Hacker News new | ask | show | jobs
by alquemist 2076 days ago
> … The language (SQL) is not very composable. This is a fact that most SQL users are not aware of. The relational algebra that SQL is based on is absolutely composable but SQL is not due to the inherent limitation of the language (as it was designed to be natural language-like). When you write "select x from a where z", you are actually building something along the lines of "from a" => "where z" => "select x" in the algebra and you can actually compose each portion separately. If you are familiar with dplyr, Spark or pandas you would get this instantly.

Hmmm. Not a big lover of SQL, but this is a bit imprecise. While the unit of composability is slightly smaller for from=>where=>select (expression) vs select+from+where (subquery), in practice they both encode the same fundamental compositional principles, based on relational algebra. Any from=>where=>select query can be translated into a select+where+from query almost 1:1, if only via:

    from t ::= select * from t
    q => where p ::= select * from q where p
    q => select xs ::= select xs from q 
Sometimes the select+where+from ends up more verbose, sometimes there is more brain twisting to grok a given select+where+from query, but that's not a composition limiting factor. Granted, the readability of SQL is sometimes lacking, but it is fully capable to compose recursive relational algebra queries.
3 comments

You're arguing about capability, whereas the post is arguing about the grammar itself. What you're describing is how to build a separate domain specific language that compiles to SQL (which there are quite a few of; e.g. C#'s Linq).

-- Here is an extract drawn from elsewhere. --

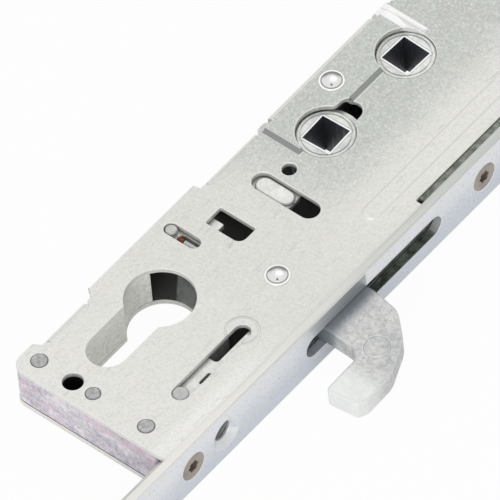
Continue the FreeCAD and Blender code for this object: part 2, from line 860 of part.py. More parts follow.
def make_follower(y, turn, with_nose):
    shoulder = fork_reach - 5.0
    corners = [
        (4.0, -fork_root_half),
        (shoulder, -fork_half, 3.0),
        (fork_reach, -fork_half, 1.2),
        (fork_reach, fork_half, 1.2),
        (shoulder, fork_half, 3.0),
        (4.0, fork_root_half),
    ]
    follower = hub(y).fuse(placed_at_rest(prism(corners, -half_fork, half_fork), y))
    gap = fork_pin_radius + pin_clearance
    follower = follower.cut(cam_slot((0, y), fork_pin_x, follower_angle, gap, 12.0, -half_fork - 1, half_fork + 1))
    if with_nose:
        nose = box(-nose_radius, nose_radius, 0, nose_reach, -half_fork, half_fork)
        nose = nose.fuse(disc(0, nose_reach, nose_radius, -half_fork, half_fork))
        follower = follower.fuse(placed_at_rest(nose, y))
    return one_solid(follower.cut(square_bore(y, turn)))


def hook_outline():
    """Nose, back and mouth of the hook, with the root that runs to its pivot."""
    x, y = hook_pivot
    root = hook_root_half
    mouth_y = y - hook_mouth_top
    return [
        (x + hook_nose_inner + 0.3, y - hook_drop, 1.0),
        (x + hook_reach - 1.1, y - hook_drop + 1.0, 1.2),
        (x + hook_reach, y - hook_drop + 3.6, 2.0),
        (x + hook_reach - 0.2, y - hook_drop + 12.6, 9.0),
        (x + hook_shoulder[0], y + hook_shoulder[1], 8.0),
        (x + hook_crown_start[0], y + hook_crown_start[1], 6.0),
        (x + hook_crown_x, y + hook_crown, 3.0),
        (x + hook_crown_x / 2, y + hook_crown - 1.0, 4.0),
        (x - 1.0, y + root, 3.0),
        (x - 5.6, y + 0.7, 4.0),
        (x - 3.6, y - root, 4.0),
        (x + 3.0, y - 1.8 * root),
        (x + 2 * root, mouth_y + 0.2, 2.0),
        (x + hook_nose_inner - 2.7, mouth_y - 0.2, 2.5),
        (x + hook_nose_inner, mouth_y - 2.6, 2.0),
    ]


def make_hook():
    body = prism(hook_outline(), -half_hook, half_hook)
    body = body.fuse(disc(hook_pivot_x, hook_pivot_y, hook_hub_radius, -half_hook, half_hook))
    tail = prism(rectangle(0, hook_tail_reach, -hook_tail_half, hook_tail_half), -half_hook, half_hook)
    tail = tail.common(disc(0, 0, hook_tail_reach, -half_hook, half_hook))
    tail.rotate(Vector(0, 0, 0), Vector(0, 0, 1), -hook_angle / 2)
    tail.translate(Vector(hook_pivot_x, hook_pivot_y, 0))
    body = one_solid(body.fuse(tail))
    rims = []
    for edge in body.Edges:
        middle = edge.CenterOfMass
        if abs(middle.z - half_hook) < 1e-6 and middle.x > backset + 1:
            rims.append(edge)
    body = body.makeChamfer(hook_rim_break, rims)
    low = -half_hook - 1
    high = half_hook + 1
    tools = [cam_slot(hook_pivot, hook_pin_x, hook_angle, hook_pin_radius + pin_clearance, 10.0, low, high)]
    tools.append(disc(hook_pivot_x, hook_pivot_y, pivot_radius + pivot_clearance, low, high))
    tools.append(disc(insert_place[0], insert_place[1], insert_radius, low, high))
    return one_solid(body.cut(tools))


def make_washers():
    rings = []
    face = half_hook + washer_clearance
    for low, high in ((face, inner_face), (-inner_face, -face)):
        ring = disc(hook_pivot_x, hook_pivot_y, washer_radius, low, high)
        rings.append(ring.cut(disc(hook_pivot_x, hook_pivot_y, pivot_radius + 2 * fit_gap, low - 1, high + 1)))
    return Part.makeCompound(rings)


def make_deadlock_slide():
    arch_back, arch_front, arch_top = deadlock_arch
    nose_low, nose_high = deadlock_nose
    lip = nose_low - 1.5
    corners = [
        (deadlock_back, deadlock_low, 0.8),
        (arch_back, deadlock_low, 0.8),
        (arch_back, arch_top, 0.8),
        (arch_front, arch_top, 0.8),
        (arch_front, deadlock_low, 0.6),
        (deadlock_front, deadlock_low, 0.6),
        (deadlock_front, nose_low, 1.0),
        (deadlock_nose_tip, nose_low, 0.6),
        (deadlock_nose_tip, nose_high, 0.6),
        (deadlock_front, nose_high, 1.0),
        (deadlock_front, deadlock_high, 1.5),
        (deadlock_upper_back, deadlock_high, 1.5),
        (deadlock_upper_back, lip, 1.0),
        (deadlock_back, lip - 2.5, 1.0),
    ]
    plate = prism(corners, layer_low, layer_high)
    boss_length = boss_slot[1] - 1.0 - deadlock_travel - boss_back
    boss_top = half_case - boss_below
    boss = slot_x(boss_y, boss_back, boss_back + boss_length, boss_half, layer_high - 0.1, boss_top)
    boss = one_solid(boss)
    rim = [edge for edge in boss.Edges if abs(edge.CenterOfMass.z - boss_top) < 1e-6]
    plate = plate.fuse(boss.makeChamfer(0.3, rim))
    low = layer_low - 1
    high = layer_high + 1
    step_back, step_front, cut_low, cut_step, cut_high = deadlock_cut
    hollow = [
        (step_back, cut_step, 0.6),
        (step_front, cut_step, 0.4),
        (step_front, cut_low, 0.6),
        (deadlock_front + 1, cut_low),
        (deadlock_front + 1, cut_high),
        (step_back, cut_high, 0.6),
    ]
    tools = [prism(hollow, low, high)]
    tools.append(slot_x(deadlock_pin_place[1], detent_low, detent_high, detent_half, low, high))
    neck = deadlock_pin_radius - wall_gap
    tools.append(disc(deadlock_pin_place[0], deadlock_pin_place[1], neck, low, high))
    return one_solid(plate.cut(tools))


def make_deadlock_pin():
    x, y = deadlock_pin_place
    head = broken_pin(x, y, deadlock_pin_radius, layer_high, half_case - deadlock_top_gap)
    return one_solid(head.fuse(disc(x, y, deadlock_pin_radius - wall_gap - fit_gap, layer_low, layer_high)))


def wire_section(mean_radius, wire_radius):
    """Six-sided section of a spring's wire, which keeps the coil light."""
    corners = []
    for index in range(7):
        angle = math.radians(60 * index + 30)
        corners.append(Vector(mean_radius + wire_radius * math.cos(angle), 0, wire_radius * math.sin(angle)))
    return Part.makePolygon(corners)


def coil(mean_radius, wire_radius, pitch, turns):
    """Coil that winds up from the origin round +Z."""
    helix = Part.makeHelix(pitch, pitch * turns, mean_radius)
    return Part.Wire(helix.Edges).makePipeShell([wire_section(mean_radius, wire_radius)], True, True)


def moved(shape, place, direction=(0, 0, 1)):
    turn = FreeCAD.Rotation(Vector(0, 0, 1), Vector(*direction))
    result = shape.copy()
    result.transformShape(FreeCAD.Placement(Vector(*place), turn).toMatrix())
    return result


def make_deadlock_spring():
    start = detent_low + detent_wire + 0.05
    length = plunger_low - detent_wire - 0.05 - start
    spring = coil(detent_coil_radius, detent_wire, length / detent_turns, detent_turns)
    return moved(spring, (start, deadlock_pin_place[1], (layer_low + layer_high) / 2), (1, 0, 0))


def make_detent_plunger():
    middle = (layer_low + layer_high) / 2
    body = rod_x(deadlock_pin_place[1], middle, plunger_radius, plunger_low, plunger_high)
    return body.makeChamfer(plunger_radius / 3, [body.Edges[0]])


def latch_wedge():
    """What the bevel takes off the latch, from its cover side."""
    start = backset + latch_bevel_start
    side = latch_half + fit_gap
    tip = latch_reach + fit_gap
    corners = [Vector(start, latch_low - 1, side), Vector(tip, latch_low - 1, side)]
    corners.append(Vector(tip, latch_low - 1, side - 2 * latch_tip_half - 1.1))
    corners.append(corners[0])
    return Part.Face(Part.makePolygon(corners)).extrude(Vector(0, latch_high - latch_low + 2, 0))


def make_latch():
    head = box(latch_rear, latch_reach, latch_low, latch_high, -latch_half, latch_half).cut(latch_wedge())
    tail_back = tail_face - tail_width
    foot = spindle_high + tail_drop
    root = latch_rear + 0.5
    corners = [
        (root, latch_high - 1.0),
        (tail_root, latch_high - 1.0, 1.0),
        (tail_root, tail_bend_high, 2.0),
        (tail_back, tail_bend_low + tail_width, 3.0),
        (tail_back, foot, 0.6),
        (tail_face, foot, 0.6),
        (tail_face, tail_bend_low, 4.0),
        (tail_root + 0.5, latch_low + 1.0, 2.0),
        (root, latch_low + 1.0),
    ]
    tail = prism(corners, -half_fork, half_fork)
    spigot = rod_x(spring_axis_y, 0, spigot_radius, spigot_back, tail_root + 0.5)
    return one_solid(head.fuse([tail, spigot]))


def make_latch_spring_seat():
    low = seat_face - seat_flange
    seat = box(wall_inside, low, spring_axis_y - seat_half, spring_axis_y + seat_half, -inner_face, inner_face)
    return one_solid(seat.fuse(rod_x(spring_axis_y, 0, spigot_radius, low - 0.1, seat_face - 0.2)))


def make_latch_spring():
    low = seat_face - seat_flange
    free = tail_root - low
    spring = coil(latch_coil_radius, latch_wire, (free - 2 * latch_wire) / latch_turns, latch_turns)
    return moved(spring, (low + latch_wire, spring_axis_y, 0), (1, 0, 0))


def make_return_spring():
    """Two-leg coil round its post, with one straight leg to each follower."""
    height = return_pitch * return_turns
    winding = coil(return_coil_radius, return_wire, return_pitch, return_turns)
    section = Part.Face(wire_section(return_coil_radius, return_wire))
    low_leg = post[1] - spindle_low - leg_stop
    high_leg = spindle_high - post[1] - leg_stop
    low = section.extrude(Vector(0, -low_leg, 0))
    high = section.translated(Vector(0, 0, height)).extrude(Vector(0, high_leg, 0))
    return one_solid(moved(winding.fuse([low, high]), (post[0], post[1], -height / 2)))


def make_spring_bush():
    x, y = post
    bush = disc(x, y, bush_radius, -inner_face, inner_face)
    return one_solid(bush.cut(disc(x, y, rivet_shank_radius + bush_clearance, -half_case, half_case)))


write("cover_plate", make_cover())
write("base_plate", make_base())
write("end_block", make_end_block())
write("top_block", make_top_block())
write("screw_block", make_screw_block())
write("faceplate", make_faceplate())
write("faceplate_screws", Part.makeCompound([make_torx(y) for y in torx_y]))
write("staked_pins", make_staked_pins())
write("hook_rivet", make_rivet(hook_pivot, half_case, pivot_radius))
write("spring_rivet", make_rivet(post, half_case + raise_height, rivet_shank_radius))
write("hook_washers", make_washers())
write("drive_rail", make_rail())
write("upper_slide_plate", make_slide_plate(layer_low, layer_high, True))
write("lower_slide_plate", make_slide_plate(-layer_high, -layer_low, False))
write("slide_guide_pin", make_guide_pin())
write("hook_drive_pin", disc(hook_pin_x, hook_pivot_y - travel / 2, hook_pin_radius - fit_gap, -layer_high, layer_high))
write("fork_drive_pins", make_fork_pins())
write("lower_follower", make_follower(spindle_low, square_turn, False))
write("upper_follower", make_follower(spindle_high, -square_turn, True))
write("hook", make_hook())
write("hook_insert", broken_pin(insert_place[0], insert_place[1], insert_radius - fit_gap, -half_hook, half_hook + 0.1))
write("deadlock_slide", make_deadlock_slide())
write("deadlock_pin", make_deadlock_pin())
write("deadlock_spring", make_deadlock_spring())
write("detent_plunger", make_detent_plunger())
write("latch_bolt", make_latch())
write("latch_spring", make_latch_spring())
write("latch_spring_seat", make_latch_spring_seat())
write("return_spring", make_return_spring())
write("spring_bush", make_spring_bush())
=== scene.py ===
import bpy
import math
from mathutils import Matrix, Vector


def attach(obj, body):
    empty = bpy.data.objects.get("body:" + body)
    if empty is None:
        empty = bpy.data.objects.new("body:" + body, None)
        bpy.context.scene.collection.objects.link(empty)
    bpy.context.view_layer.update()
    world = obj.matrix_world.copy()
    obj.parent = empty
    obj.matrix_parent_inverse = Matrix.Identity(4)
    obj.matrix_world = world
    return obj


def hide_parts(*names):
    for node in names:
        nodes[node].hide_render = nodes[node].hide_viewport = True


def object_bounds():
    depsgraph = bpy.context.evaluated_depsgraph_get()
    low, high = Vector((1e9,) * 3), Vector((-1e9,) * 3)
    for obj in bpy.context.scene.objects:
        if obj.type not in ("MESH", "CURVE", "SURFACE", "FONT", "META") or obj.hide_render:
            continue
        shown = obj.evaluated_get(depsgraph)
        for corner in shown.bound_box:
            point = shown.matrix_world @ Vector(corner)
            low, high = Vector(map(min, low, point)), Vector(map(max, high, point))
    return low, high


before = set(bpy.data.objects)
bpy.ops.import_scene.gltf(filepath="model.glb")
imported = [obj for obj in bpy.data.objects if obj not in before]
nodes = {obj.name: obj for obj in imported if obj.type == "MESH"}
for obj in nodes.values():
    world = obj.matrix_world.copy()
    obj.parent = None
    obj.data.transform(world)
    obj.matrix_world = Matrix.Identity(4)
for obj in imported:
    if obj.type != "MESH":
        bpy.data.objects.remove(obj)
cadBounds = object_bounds()
scene = bpy.context.scene
millimetre = 0.001
print("frame loaded")


# Shader maths: a socket that can be written in sums

class Signal:
    def __init__(self, tree, socket=None):
        self.tree = tree
        self.socket = socket

    def node(self, kind, settings=None, inputs=None, output=0):
        made = self.tree.nodes.new(kind)
        for name, value in (settings or {}).items():
            setattr(made, name, value)
        for name, value in (inputs or {}).items():
            if isinstance(value, Signal):
                self.tree.links.new(value.socket, made.inputs[name])
            else:
                made.inputs[name].default_value = value
        return Signal(self.tree, made.outputs[output])

    def maths(self, operation, first, second):
        return self.node("ShaderNodeMath", {"operation": operation}, {0: first, 1: second})

    def __add__(self, other):
        return self.maths("ADD", self, other)

    def __sub__(self, other):
        return self.maths("SUBTRACT", self, other)

    def __rsub__(self, other):
        return self.maths("SUBTRACT", other, self)

    def __mul__(self, other):
        return self.maths("MULTIPLY", self, other)

    __radd__ = __add__
    __rmul__ = __mul__

    def size(self):
        return self.maths("ABSOLUTE", self, 0.0)

    def root(self):
        return self.maths("SQRT", self, 0.0)

    def clamped(self):
        return self.node("ShaderNodeClamp", None, {"Value": self})

    def step(self, low, high):
        # 0 at the first level and 1 at the second, which may be the lower one
        return self.node("ShaderNodeMapRange", {"interpolation_type": "SMOOTHSTEP"},
                         {"Value": self, "From Min": low, "From Max": high})

    def blend(self, first, second):
        # sockets 6 and 7 are the node's two colours, and output 2 its mixed one
        return self.node("ShaderNodeMix", {"data_type": "RGBA"}, {0: self, 6: first, 7: second}, 2)

    def axes(self):
        split = self.tree.nodes.new("ShaderNodeSeparateXYZ")
        self.tree.links.new(self.socket, split.inputs[0])
        return [Signal(self.tree, output) for output in split.outputs]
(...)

Quite a few query languages are equally capable (including, surprisingly, quite a few so-called graph languages, provided the SQL dialect provides a transitive closure), but SQL as a language has some undesirable properties (most of which are trade-offs for the fact that basic SQL is very easy to parse).

This argues that composability is the most important consideration of a domain specific language. But I think, as proved by SQL taking over, the UX is more important. Any programming language must consider the programmer and its humanity and natural way of thinking and reasoning to win in getting the most adoption and mindshare. Usability does matter as the user of any programming language is a human being.

Was QUEL also more usable and natural to people? As well as being more amenable to composition?

There are a handful of examples on Wikipedia: https://en.wikipedia.org/wiki/QUEL_query_languages. One example:

    retrieve (a=count(y.i by y.d where y.str = "ii*" or y.str = "foo"), b=max(count(y.i by y.d))) 
Not a particularly clear 'jumps at you' obvious semantic:

* Are a and b aggregation functions or window functions? If aggregations, how do they compose if the 'by' scopes are different?

* What does max(count(... by ...)) mean? What is the aggregation (window?) scope of max?

* How would an outer where clause compose? What is the evaluation order?

> The following table lists aggregate functions:

> count() Number of entries in column

> max() Maximum value in column

> The by clause causes the function to return a set of results, as opposed to a single result. One result is returned for each grouping specified by the by clause. Think of by as meaning "for each."

I assume it evaluates like retrieving set and scalar.

      a   |   b
    --------------
    set 1 | scalar
    set 2 | scalar

[1] http://docs.huihoo.com/ingres/9.3/QUELRef.pdf
Assuming we key a and b by y.d and generalizing b to sets, we are reaching the limits of the relational model: there is no good way to represent multiple sets associated with a given key, we need independent tables to do so. Neither cross product nor null padding is a good way to represent the schema {y, a[], b[]}.

      y.d |  a   |  b
    -------------------
      y0  |  a0  |  b0
      y0  |  a0  |  b1
      y0  |  a1  |  b0
      y0  |  a1  |  b1
      y0  |  a2  |  b0
      y0  |  a2  |  b1

    
      y.d |  a   |  b
    -------------------
      y0  |  a0  |  b0
      y0  |  a1  |  b1
      y0  |  a2  |  null

    # create table y (i int, d int);
    # insert into y values (1, 1), (1, 2), (2, 1);
    # select *, (select count(*) from (select count(y.i), y.d from y group by y.d) _) as foo
      from (select count(y.i), y.d from y group by y.d) _ ;
    
     count | d | foo 
    -------+---+-----
         1 | 2 |   2
         2 | 1 |   2
    (2 rows)
    
By the way great example how unwieldy SQL is. A bit better with CTE:

    # with bar as (select count(y.i), y.d from y group by y.d)
      select *, (select count(*) from bar) as bar from foo;
Nice! Should be easy to do max instead of count. Then top instead of max. Then top3 breaks the model.
Subqueries, named VIEWs, CTEs, etc all make SQL compostable ?
Yes, but it's extremely clunky. The number of times I've had to write out a whole chain of CTEs just because I wanted to apply one window function to the output of another.

In which context, "compostable" is a fantastic Freudian typo.

Many of the modern constructs weren’t there in 1984’s SQL, which this story describes; they were added later to address composability issues.